*DIRECTION*: Count the lines that hold the string "slide". Reply with the number alone.

**** DATA ****

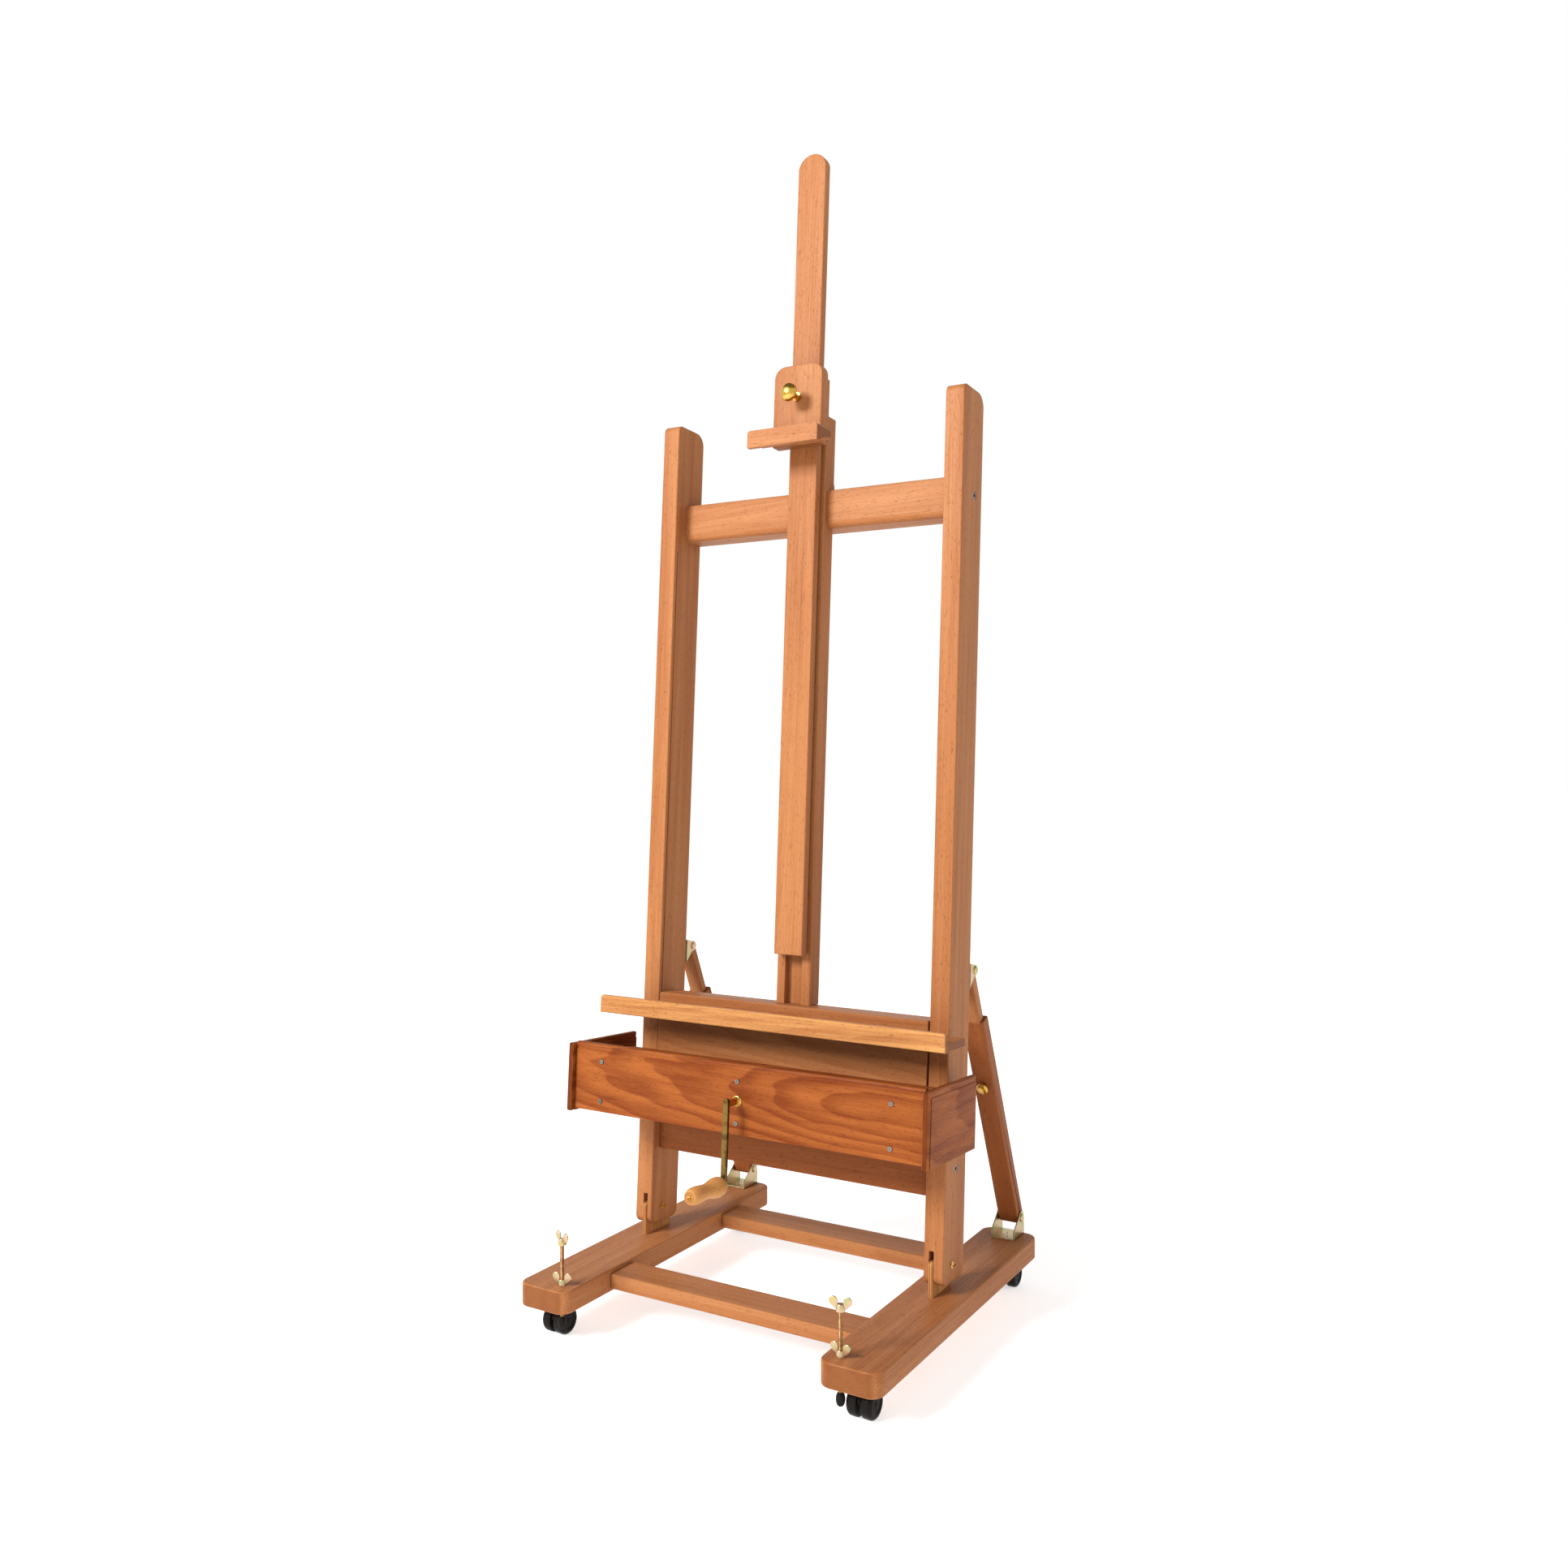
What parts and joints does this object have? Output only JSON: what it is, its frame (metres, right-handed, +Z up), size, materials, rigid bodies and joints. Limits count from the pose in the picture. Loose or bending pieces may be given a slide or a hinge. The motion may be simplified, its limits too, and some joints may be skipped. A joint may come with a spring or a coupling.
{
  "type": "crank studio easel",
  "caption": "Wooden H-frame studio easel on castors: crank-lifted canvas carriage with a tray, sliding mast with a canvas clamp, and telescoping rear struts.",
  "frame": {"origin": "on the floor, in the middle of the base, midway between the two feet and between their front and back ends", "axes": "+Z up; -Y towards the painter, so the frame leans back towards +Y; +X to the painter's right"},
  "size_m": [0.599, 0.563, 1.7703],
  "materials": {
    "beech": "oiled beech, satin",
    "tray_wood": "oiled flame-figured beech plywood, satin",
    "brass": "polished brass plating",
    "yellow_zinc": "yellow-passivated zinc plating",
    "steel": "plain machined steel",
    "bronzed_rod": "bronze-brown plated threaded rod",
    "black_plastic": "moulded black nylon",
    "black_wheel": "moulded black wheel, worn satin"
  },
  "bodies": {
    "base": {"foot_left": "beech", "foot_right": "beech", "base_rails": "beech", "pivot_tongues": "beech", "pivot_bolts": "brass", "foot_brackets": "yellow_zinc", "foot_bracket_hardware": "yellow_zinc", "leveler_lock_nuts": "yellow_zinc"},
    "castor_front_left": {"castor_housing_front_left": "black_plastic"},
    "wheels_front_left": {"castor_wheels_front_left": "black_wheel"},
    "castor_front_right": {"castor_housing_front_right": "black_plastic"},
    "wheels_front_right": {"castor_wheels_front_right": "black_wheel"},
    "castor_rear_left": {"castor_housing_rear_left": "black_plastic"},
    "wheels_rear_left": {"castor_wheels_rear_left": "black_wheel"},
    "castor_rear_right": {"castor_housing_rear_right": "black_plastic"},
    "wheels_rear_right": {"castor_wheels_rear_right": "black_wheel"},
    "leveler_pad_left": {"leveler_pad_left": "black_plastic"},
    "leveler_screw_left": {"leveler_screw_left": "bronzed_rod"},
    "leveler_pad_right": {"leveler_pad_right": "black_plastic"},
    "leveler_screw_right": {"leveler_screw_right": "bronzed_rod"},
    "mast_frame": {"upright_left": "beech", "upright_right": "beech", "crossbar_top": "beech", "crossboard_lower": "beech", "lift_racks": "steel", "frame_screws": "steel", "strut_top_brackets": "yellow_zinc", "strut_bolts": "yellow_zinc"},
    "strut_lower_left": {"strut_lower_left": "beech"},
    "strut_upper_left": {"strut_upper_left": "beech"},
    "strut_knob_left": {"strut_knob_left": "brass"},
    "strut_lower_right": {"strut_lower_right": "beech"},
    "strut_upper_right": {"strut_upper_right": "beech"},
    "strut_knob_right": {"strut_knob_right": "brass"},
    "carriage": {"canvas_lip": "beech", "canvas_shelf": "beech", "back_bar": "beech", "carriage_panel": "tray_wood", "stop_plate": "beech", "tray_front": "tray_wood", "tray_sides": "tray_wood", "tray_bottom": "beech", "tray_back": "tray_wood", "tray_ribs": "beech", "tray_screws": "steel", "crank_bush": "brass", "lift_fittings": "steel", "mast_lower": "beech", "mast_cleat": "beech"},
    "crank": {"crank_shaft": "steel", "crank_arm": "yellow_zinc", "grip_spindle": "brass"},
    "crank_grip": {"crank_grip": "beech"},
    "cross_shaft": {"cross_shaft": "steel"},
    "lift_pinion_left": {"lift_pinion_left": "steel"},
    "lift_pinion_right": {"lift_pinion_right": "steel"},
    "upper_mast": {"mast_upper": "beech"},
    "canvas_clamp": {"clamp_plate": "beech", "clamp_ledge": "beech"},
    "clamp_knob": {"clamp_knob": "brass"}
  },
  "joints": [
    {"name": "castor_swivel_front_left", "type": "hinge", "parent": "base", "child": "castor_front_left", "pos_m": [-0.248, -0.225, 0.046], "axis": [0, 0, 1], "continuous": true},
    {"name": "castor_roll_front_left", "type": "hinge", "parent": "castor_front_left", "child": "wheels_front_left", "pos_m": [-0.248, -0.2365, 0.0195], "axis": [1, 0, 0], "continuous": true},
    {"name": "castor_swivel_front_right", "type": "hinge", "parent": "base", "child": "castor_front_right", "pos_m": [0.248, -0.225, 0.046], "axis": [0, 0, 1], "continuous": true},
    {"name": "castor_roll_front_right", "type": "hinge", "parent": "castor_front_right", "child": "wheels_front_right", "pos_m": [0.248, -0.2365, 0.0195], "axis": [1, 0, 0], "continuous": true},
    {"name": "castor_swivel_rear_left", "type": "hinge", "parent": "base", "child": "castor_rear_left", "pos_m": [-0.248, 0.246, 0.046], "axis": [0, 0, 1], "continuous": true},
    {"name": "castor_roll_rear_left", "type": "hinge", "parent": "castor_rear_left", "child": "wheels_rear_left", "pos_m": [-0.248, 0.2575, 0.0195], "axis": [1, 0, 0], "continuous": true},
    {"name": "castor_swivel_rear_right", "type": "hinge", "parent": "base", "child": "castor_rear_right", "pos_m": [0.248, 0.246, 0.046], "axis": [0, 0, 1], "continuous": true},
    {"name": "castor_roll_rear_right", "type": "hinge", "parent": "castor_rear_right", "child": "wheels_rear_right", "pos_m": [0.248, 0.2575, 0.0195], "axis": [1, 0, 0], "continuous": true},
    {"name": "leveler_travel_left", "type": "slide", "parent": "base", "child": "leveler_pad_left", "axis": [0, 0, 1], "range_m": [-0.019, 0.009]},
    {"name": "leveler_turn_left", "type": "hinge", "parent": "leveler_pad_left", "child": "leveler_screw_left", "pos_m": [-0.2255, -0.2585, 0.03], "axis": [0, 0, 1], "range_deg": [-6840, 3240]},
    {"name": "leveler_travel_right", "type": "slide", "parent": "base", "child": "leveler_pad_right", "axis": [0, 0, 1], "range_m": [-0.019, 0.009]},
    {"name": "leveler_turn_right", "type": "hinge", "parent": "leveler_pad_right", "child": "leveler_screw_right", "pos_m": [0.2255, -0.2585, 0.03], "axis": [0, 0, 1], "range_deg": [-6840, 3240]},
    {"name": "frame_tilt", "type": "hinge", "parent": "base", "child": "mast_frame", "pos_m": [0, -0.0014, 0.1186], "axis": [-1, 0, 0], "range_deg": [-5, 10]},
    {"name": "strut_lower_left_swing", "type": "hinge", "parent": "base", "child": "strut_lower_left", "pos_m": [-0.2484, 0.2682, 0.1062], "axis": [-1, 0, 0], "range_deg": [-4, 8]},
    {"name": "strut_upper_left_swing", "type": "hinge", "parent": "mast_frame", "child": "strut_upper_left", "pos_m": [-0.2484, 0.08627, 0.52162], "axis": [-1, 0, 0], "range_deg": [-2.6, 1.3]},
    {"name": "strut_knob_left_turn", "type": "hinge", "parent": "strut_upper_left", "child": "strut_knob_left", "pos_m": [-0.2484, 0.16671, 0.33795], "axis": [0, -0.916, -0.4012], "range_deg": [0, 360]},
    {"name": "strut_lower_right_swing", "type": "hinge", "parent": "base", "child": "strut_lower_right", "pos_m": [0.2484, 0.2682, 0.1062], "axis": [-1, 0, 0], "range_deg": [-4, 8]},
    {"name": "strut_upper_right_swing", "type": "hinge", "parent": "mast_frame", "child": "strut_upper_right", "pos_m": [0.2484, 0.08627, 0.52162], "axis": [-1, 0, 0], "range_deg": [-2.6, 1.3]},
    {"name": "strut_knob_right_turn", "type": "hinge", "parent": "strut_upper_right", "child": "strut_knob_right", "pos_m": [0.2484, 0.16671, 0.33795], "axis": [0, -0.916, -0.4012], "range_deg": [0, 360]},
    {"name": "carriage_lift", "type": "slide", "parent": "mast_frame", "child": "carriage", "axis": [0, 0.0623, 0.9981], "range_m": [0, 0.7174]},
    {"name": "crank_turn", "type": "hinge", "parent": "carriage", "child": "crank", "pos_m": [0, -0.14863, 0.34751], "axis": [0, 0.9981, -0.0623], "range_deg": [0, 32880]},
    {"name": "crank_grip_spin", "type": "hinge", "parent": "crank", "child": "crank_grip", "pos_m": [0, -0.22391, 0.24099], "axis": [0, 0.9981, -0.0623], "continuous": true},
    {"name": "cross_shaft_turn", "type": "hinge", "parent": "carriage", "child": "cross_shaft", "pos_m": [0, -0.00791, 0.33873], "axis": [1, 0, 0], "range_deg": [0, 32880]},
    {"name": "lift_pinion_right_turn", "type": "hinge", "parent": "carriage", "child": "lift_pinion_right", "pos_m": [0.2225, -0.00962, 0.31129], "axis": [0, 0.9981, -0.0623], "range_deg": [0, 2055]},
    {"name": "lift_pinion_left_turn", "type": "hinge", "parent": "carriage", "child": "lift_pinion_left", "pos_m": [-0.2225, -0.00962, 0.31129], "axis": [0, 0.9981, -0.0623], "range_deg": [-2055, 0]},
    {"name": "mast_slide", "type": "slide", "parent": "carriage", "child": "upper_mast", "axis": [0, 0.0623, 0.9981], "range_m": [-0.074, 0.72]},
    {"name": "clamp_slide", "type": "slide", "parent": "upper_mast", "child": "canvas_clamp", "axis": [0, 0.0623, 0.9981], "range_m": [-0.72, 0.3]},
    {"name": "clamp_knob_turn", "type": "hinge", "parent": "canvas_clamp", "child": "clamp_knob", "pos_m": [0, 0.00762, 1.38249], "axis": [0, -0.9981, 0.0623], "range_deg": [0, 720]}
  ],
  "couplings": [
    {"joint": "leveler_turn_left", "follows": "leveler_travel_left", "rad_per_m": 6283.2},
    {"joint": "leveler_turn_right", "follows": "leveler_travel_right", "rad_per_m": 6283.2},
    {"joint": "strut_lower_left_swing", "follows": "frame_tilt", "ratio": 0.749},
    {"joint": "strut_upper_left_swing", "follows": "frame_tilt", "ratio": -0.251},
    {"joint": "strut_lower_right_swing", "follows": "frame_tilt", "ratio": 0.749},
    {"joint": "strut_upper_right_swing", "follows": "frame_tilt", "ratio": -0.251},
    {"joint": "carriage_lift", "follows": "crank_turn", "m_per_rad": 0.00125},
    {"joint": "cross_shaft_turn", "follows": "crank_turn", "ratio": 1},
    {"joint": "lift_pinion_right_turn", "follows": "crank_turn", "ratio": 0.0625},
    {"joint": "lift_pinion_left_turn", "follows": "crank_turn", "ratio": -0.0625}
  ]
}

****

*ANSWER TO THE EXERCISE*: 6